An exhibition of diamond jewellery alongside blurred the distinction between elegant elitism and crazy wealth, not the easiest to digest for those who are uncomfortable with conspicuous consumption. There was a necklace worth ₹ 12 crore, for instance.
The evening event was fused out of predictable Indian luxury—glamour, rich guests in designer couture wearing big, flashing diamonds, a Sufi musical rendering, an all-girl band, tables decorated with silverware for a Rajasthani meal, and white floral decorations. Royalty was in attendance with Gaj Singh II, the erstwhile maharaja of Jodhpur, cheering Modi and his wife Ami, who ushered in her birthday there.
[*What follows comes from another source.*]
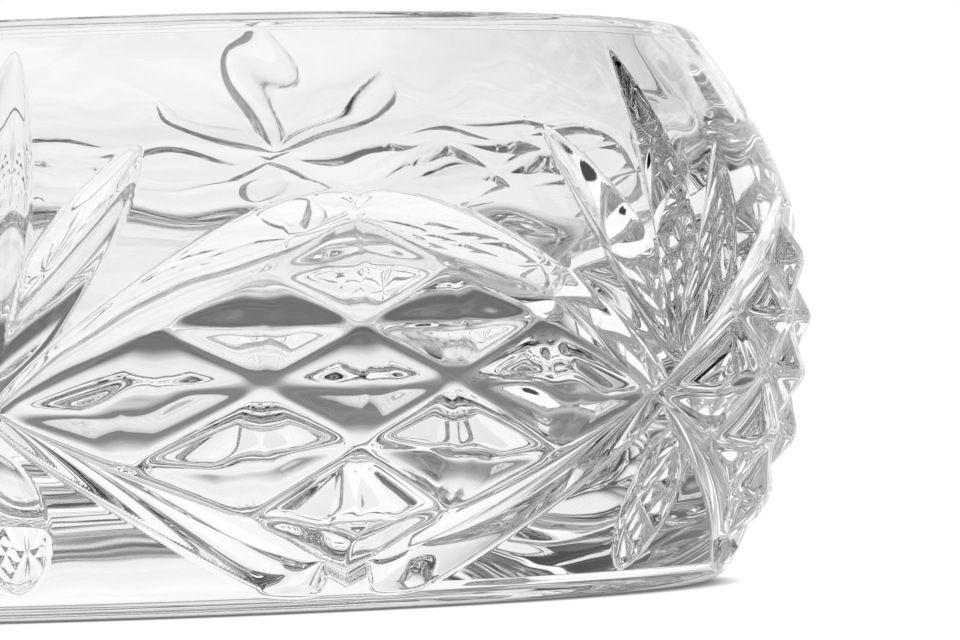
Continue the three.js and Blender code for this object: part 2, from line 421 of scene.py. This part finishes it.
def tumbler_mesh():
    """The whole glass as one closed mesh, from the middle of the underside to the floor's."""
    coarse_columns = COLUMNS // COARSE
    under = ring_points(underside_profile()[1:], coarse_columns, False)
    outer = ring_points(outside_profile(), COLUMNS, True)
    inner = ring_points(inside_profile()[:-1], coarse_columns, False)
    points = [np.array([[0, 0, RECESS_DEPTH * MM]])]
    points += [part.reshape(-1, 3) for part in (under, outer, inner)]
    points.append(np.array([[0, 0, FLOOR * MM]]))
    starts = np.cumsum([0] + [len(p) for p in points])
    vertices = np.vstack(points)
    faces = []
    under_at, outer_at, inner_at, last = starts[1], starts[2], starts[3], starts[4]
    for c in range(coarse_columns):
        after = (c + 1) % coarse_columns
        faces.append((0, under_at + after, under_at + c))
        end = last - coarse_columns
        faces.append((end + c, end + after, last))
    for row in range(len(under) - 1):
        first = under_at + row * coarse_columns
        faces += band(first, first + coarse_columns, coarse_columns).tolist()
    for row in range(len(outer) - 1):
        first = outer_at + row * COLUMNS
        faces += band(first, first + COLUMNS, COLUMNS).tolist()
    for row in range(len(inner) - 1):
        first = inner_at + row * coarse_columns
        faces += band(first, first + coarse_columns, coarse_columns).tolist()
    last_under = under_at + (len(under) - 1) * coarse_columns
    last_outer = outer_at + (len(outer) - 1) * COLUMNS
    faces += fan(outer_at, last_under, coarse_columns, True)
    faces += fan(last_outer, inner_at, coarse_columns, False)
    mesh = bpy.data.meshes.new("crystal_tumbler")
    mesh.from_pydata(vertices.tolist(), [], faces)
    mesh.polygons.foreach_set("use_smooth", [True] * len(mesh.polygons))
    mesh.validate()
    mesh.update()
    return mesh


def crystal_material():
    """Clear lead crystal, with a very faint change of tint and polish."""
    material = bpy.data.materials.new("lead_crystal")
    material.use_nodes = True
    nodes, links = material.node_tree.nodes, material.node_tree.links
    shader = nodes["Principled BSDF"]
    shader.inputs["Transmission Weight"].default_value = 1.0
    shader.inputs["IOR"].default_value = REFRACTIVE_INDEX
    where = nodes.new("ShaderNodeTexCoord")
    noise = nodes.new("ShaderNodeTexNoise")
    noise.inputs["Scale"].default_value = 140.0
    noise.inputs["Detail"].default_value = 3.0
    links.new(where.outputs["Object"], noise.inputs["Vector"])
    tint = nodes.new("ShaderNodeValToRGB")
    tint.color_ramp.elements[0].color = (0.955, 0.959, 0.960, 1)
    tint.color_ramp.elements[1].color = (0.985, 0.988, 0.989, 1)
    links.new(noise.outputs["Fac"], tint.inputs["Fac"])
    links.new(tint.outputs["Color"], shader.inputs["Base Color"])
    polish = nodes.new("ShaderNodeMapRange")
    polish.inputs["To Min"].default_value = 0.0
    polish.inputs["To Max"].default_value = 0.02
    links.new(noise.outputs["Fac"], polish.inputs["Value"])
    links.new(polish.outputs["Result"], shader.inputs["Roughness"])
    return material


def build_tumbler():
    tumbler = bpy.data.objects.new("crystal_tumbler", tumbler_mesh())
    bpy.context.scene.collection.objects.link(tumbler)
    tumbler.data.materials.append(crystal_material())
    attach(tumbler, "root")
    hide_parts("glass_body")


def build_floor():
    """A white table that lights itself, with a painted contact shadow under the glass's foot."""
    size = TABLE_HALF_SIZE
    corners = [(-size, -size, 0), (size, -size, 0), (size, size, 0), (-size, size, 0)]
    mesh = bpy.data.meshes.new("light_table")
    mesh.from_pydata(corners, [], [(0, 1, 2, 3)])
    floor = bpy.data.objects.new("light_table", mesh)
    bpy.context.scene.collection.objects.link(floor)
    material = bpy.data.materials.new("white_table_painted_shadow")
    material.use_nodes = True
    nodes, links = material.node_tree.nodes, material.node_tree.links
    shader = nodes["Principled BSDF"]
    shader.inputs["Base Color"].default_value = (0.08, 0.08, 0.08, 1)
    shader.inputs["Roughness"].default_value = 0.9
    where = nodes.new("ShaderNodeTexCoord")
    away = nodes.new("ShaderNodeVectorMath")
    away.operation = "LENGTH"
    links.new(where.outputs["Object"], away.inputs[0])
    share = nodes.new("ShaderNodeMath")
    share.operation = "DIVIDE"
    share.inputs[1].default_value = TABLE_REACH * MM
    links.new(away.outputs["Value"], share.inputs[0])
    # Painted shadow: the table's glow is dimmed under the glass's foot, by the distance from its
    # middle.
    shade = light_ramp(nodes, [(radius / TABLE_REACH, level) for radius, level in TABLE_PAINTED_SHADOW])
    links.new(share.outputs["Value"], shade.inputs["Fac"])
    links.new(shade.outputs["Color"], shader.inputs["Emission Strength"])
    shader.inputs["Emission Color"].default_value = (1, 1, 1, 1)
    mesh.materials.append(material)
    floor.location.z = -TABLE_DROP


def light_ramp(nodes, stops):
    """A node that gives the brightness at a place from 0 to 1, soft between its stops."""
    ramp = nodes.new("ShaderNodeValToRGB")
    ramp.color_ramp.interpolation = "EASE"
    while len(ramp.color_ramp.elements) < len(stops):
        ramp.color_ramp.elements.new(0.5)
    for element, (place, level) in zip(ramp.color_ramp.elements, stops):
        element.position = place
        element.color = (level, level, level, 1)
    return ramp


def build_light():
    """Studio light: a bright backdrop, a soft light overhead, and a dark room on the near side."""
    world = bpy.data.worlds.new("studio")
    bpy.context.scene.world = world
    world.use_nodes = True
    nodes, links = world.node_tree.nodes, world.node_tree.links
    background = nodes["Background"]
    where = nodes.new("ShaderNodeTexCoord")
    split = nodes.new("ShaderNodeSeparateXYZ")
    links.new(where.outputs["Generated"], split.inputs["Vector"])
    ramps = [light_ramp(nodes, stops) for stops in (NEAR_SKY, FAR_SKY)]
    for ramp in ramps:
        links.new(split.outputs["Z"], ramp.inputs["Fac"])
    away = nodes.new("ShaderNodeVectorMath")
    away.operation = "DOT_PRODUCT"
    heading = math.radians(CAMERA_HEADING)
    away.inputs[1].default_value = (math.sin(heading), math.cos(heading), 0)
    links.new(where.outputs["Generated"], away.inputs[0])
    side = nodes.new("ShaderNodeMapRange")
    side.interpolation_type = "SMOOTHSTEP"
    side.inputs["From Min"].default_value = SKY_CHANGE[0]
    side.inputs["From Max"].default_value = SKY_CHANGE[1]
    links.new(away.outputs["Value"], side.inputs["Value"])
    mix = nodes.new("ShaderNodeMix")
    mix.data_type = "RGBA"
    links.new(side.outputs["Result"], mix.inputs["Factor"])
    links.new(ramps[0].outputs["Color"], mix.inputs[MIX_NEAR])
    links.new(ramps[1].outputs["Color"], mix.inputs[MIX_FAR])
    links.new(mix.outputs[MIX_RESULT], background.inputs["Color"])


def build_camera():
    """The camera's place and direction, with the glass standing at the origin."""
    azimuth = math.radians(CAMERA_AZIMUTH)
    place = Vector((math.sin(azimuth), -math.cos(azimuth), 0)) * CAMERA_DISTANCE
    place.z = CAMERA_HEIGHT
    heading, pitch, roll = (
        math.radians(x) for x in (CAMERA_HEADING, CAMERA_PITCH, CAMERA_ROLL)
    )
    forward = Vector(
        (math.sin(heading) * math.cos(pitch), math.cos(heading) * math.cos(pitch), math.sin(pitch))
    )
    level = Vector((math.cos(heading), -math.sin(heading), 0))
    right = level * math.cos(roll) + level.cross(forward) * math.sin(roll)
    up = right.cross(forward)
    camera = bpy.data.objects.new("camera", bpy.data.cameras.new("camera"))
    bpy.context.scene.collection.objects.link(camera)
    camera.data.lens = CAMERA_LENS
    camera.data.sensor_width = SENSOR_WIDTH
    camera.data.clip_start = 0.01
    camera.data.clip_end = 50
    camera.matrix_world = Matrix.Translation(place * MM) @ Matrix(
        (
            (right.x, up.x, -forward.x, 0),
            (right.y, up.y, -forward.y, 0),
            (right.z, up.z, -forward.z, 0),
            (0, 0, 0, 1),
        )
    )
    bpy.context.scene.camera = camera


def set_render():
    scene = bpy.context.scene
    scene.view_settings.view_transform = "Standard"
    scene.cycles.max_bounces = 32
    scene.cycles.transmission_bounces = 24
    scene.cycles.glossy_bounces = 12
    scene.cycles.caustics_reflective = True
    scene.cycles.caustics_refractive = True


build_camera()
build_tumbler()
build_floor()
build_light()
set_render()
Everything wore a diamond metaphor: It shone mercilessly and was attention-seeking.
Except Nirav Modi the man. He almost disappeared into the background with his soft, self-effacing, non-flamboyant manner. “I am naturally shy,” he says, when I bring it up during our Delhi conversation.
He retains an enviable reticence. He talks proudly about his new store on New York’s Madison Avenue, and when he walks me around his store in Delhi’s Defence Colony, his joy is transparent. He holds up his favourite jasmine designs, another piece from his Lotus collection in rose gold, points out how the bracelets don’t flip on the arm and how the finely constructed connectors between diamonds on a necklace almost disappear when worn.
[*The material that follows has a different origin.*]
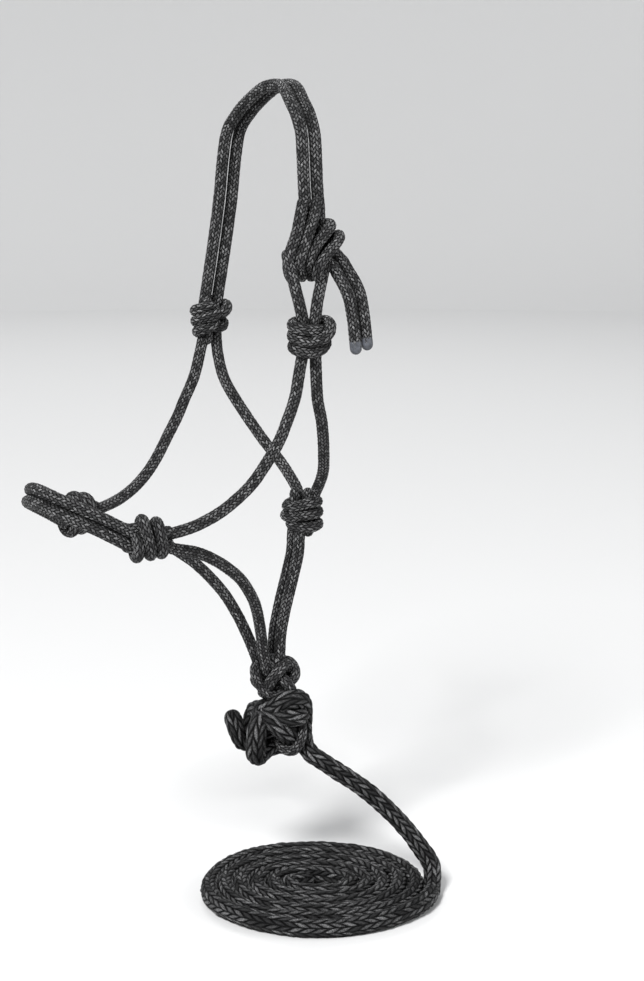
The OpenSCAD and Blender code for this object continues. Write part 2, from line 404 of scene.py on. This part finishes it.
def settled(routes, gap, rounds=60, stiffness=0.25):
    lines = [even_steps(smooth(r), SETTLE_STEP) for r in routes]
    owner = np.repeat(np.arange(len(lines)), [len(line) for line in lines])
    p = np.vstack(lines)
    inner = np.array([
        0 < i < len(p) - 1 and owner[i - 1] == owner[i] == owner[i + 1] for i in range(len(p))
    ])
    middle = np.flatnonzero(inner)
    a, b = np.triu_indices(len(p), 1)
    apart = (owner[a] != owner[b]) | (b - a > SAME_ROPE_REACH * gap / SETTLE_STEP)
    a, b = a[apart], b[apart]
    for _ in range(rounds):
        away = p[a] - p[b]
        distance = np.linalg.norm(away, axis=1) + 1e-9
        near = distance < gap
        share = (gap - distance[near]) / distance[near] / 2 * PUSH_SHARE
        push = away[near] * share[:, None]
        move = np.zeros_like(p)
        hits = np.zeros(len(p))
        for ends, way in ((a[near], 1), (b[near], -1)):
            np.add.at(move, ends, way * push)
            np.add.at(hits, ends, 1)
        p[middle] += (move / np.maximum(1, hits)[:, None] * PUSH_GAIN)[middle]
        p[middle] += stiffness * ((p[middle - 1] + p[middle + 1]) / 2 - p[middle])
    return [p[owner == k] for k in range(len(lines))]


def knot_ropes(routes, kind, gap, offset, **options):
    return [
        rope_geometry(line, kind, offset=offset + ROPE_SHIFT * k, per_gap=4)
        for k, line in enumerate(settled(routes, gap, **options))
    ]


# %% [markdown]
# ## Doubled overhand knots
#
# Cheek, nose and throat have the same knot: a pair of strands tied in an overhand. What
# shows is a set of hoops that hug the pair, each one slanting a little differently. A
# hoop is given by three points on its front (across, up) and by how far it stands out,
# and goes round the back by itself. The frame of each knot says which way is across,
# up and out from the head.

# %% Overhand knots
def hoop(left, middle, right, deep):
    left, middle, right = (np.array(v, float) for v in (left, middle, right))
    back = (left + right) / 2
    steps = [
        (back + (0, 1.5), -0.45),
        (left * 0.6 + back * 0.4, -0.8),
        (left, -0.1),
        (left * 0.55 + middle * 0.45, 0.75),
        (middle, 1.0),
        (right * 0.55 + middle * 0.45, 0.75),
        (right, -0.1),
        (right * 0.6 + back * 0.4, -0.8),
        (back - (0, 1.5), -0.45),
    ]
    return [(flat[0], flat[1], out * deep) for flat, out in steps]


def placed(points, middle, across, out):
    """Points given as (across, up, out) put into the halter's own axes."""
    across, out = np.array(across), np.array(out)
    up = np.array((0.0, 0, 1))
    p = np.asarray(points, float)
    return np.array(middle) + p[:, :1] * across + p[:, 1:2] * up + p[:, 2:] * out


CHEEK_HOOPS = [
    ((-10, 8), (-1, 3), (7.5, 4), 6.0),
    ((-10.5, 1.5), (0, -4.5), (11, 8), 8.0),
    ((-10, -5), (1, -9.5), (10.5, -0.5), 7.0),
]
CHEEK_CORE = [[(-4, 12, 0), (-3.6, 0, 1), (-4, -12, 0)], [(4, 12, 0), (3.6, 0, 1), (4, -12, 0)]]
NOSE_HOOPS = [
    ((-6.5, 4), (-6.5, -2), (-7.5, -9.5), 6.5),
    ((-4.5, 9.5), (-1.5, 0), (1.5, -10), 8.5),
    ((4.5, 9.5), (6, 1), (8, -7.5), 7.0),
]
NOSE_CORE = [[(-12, 4, 0), (0, 3.6, 0), (12, 3, 0)], [(-12, -4, 0), (0, -3.6, 0), (12, -4, 0)]]
THROAT_HOOPS = [
    ((-9, 2.5), (2, 6), (9.5, 7.5), 6.5),
    ((-11, -1.5), (1, -1), (12, 1), 7.5),
    ((-5.5, -6), (4, -8.5), (10.5, -6), 7.0),
]
OVERHANDS = {
    "left_cheek_knot": (
        (-18, -57, -141), (0.94, -0.34, 0), (-0.34, -0.94, 0), CHEEK_HOOPS, CHEEK_CORE
    ),
    "left_nose_knot": (
        (-119, -43, -252), (0.97, -0.24, 0), (-0.24, -0.97, 0), NOSE_HOOPS, NOSE_CORE
    ),
    "throat_knot": (
        (13, 0, -258), (0.84, -0.54, 0), (-0.54, -0.84, 0), THROAT_HOOPS, CHEEK_CORE
    ),
}
KNOT_GAP = 6.3
OVERHAND_ROUNDS = 25
KNOT_SHIFT = 5.1
RIGHT_KNOT_START = 63.0

for number, (node, (middle, across, out, hoops, core)) in enumerate(OVERHANDS.items()):
    routes = [placed(hoop(*h), middle, across, out) for h in hoops]
    routes += [placed(c, middle, across, out) for c in core]
    ropes = knot_ropes(
        routes, HALTER_ROPE, KNOT_GAP, KNOT_SHIFT * number, rounds=OVERHAND_ROUNDS
    )
    halter_pieces.append(halter_piece(node, ropes))
    if node.startswith("left"):
        other = node.replace("left", "right")
        routes = [mirrored(r) for r in routes]
        ropes = knot_ropes(
            routes, HALTER_ROPE, KNOT_GAP, RIGHT_KNOT_START + number, rounds=OVERHAND_ROUNDS
        )
        halter_pieces.append(halter_piece(other, ropes))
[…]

Is his wife bored of diamonds? No, he says, she loves them. He, however, sports a pigeon blood ruby on his little finger—he is taken by its red depth. “It’s like a red diamond.”
Modi, who says he shops for clothes once in five years, buying 50 shirts in one go and a number of suits every few years, smiles widely when asked about the fish-shaped cufflinks in burnt orange and white that he is wearing. “When one of our necklaces auctioned for ₹ 50 crore at Sotheby’s two years back, the Economic Times ran a headline with the words ‘NiMo’ for me. I made these ‘Nemo’ fish cufflinks inspired by that name,” he says.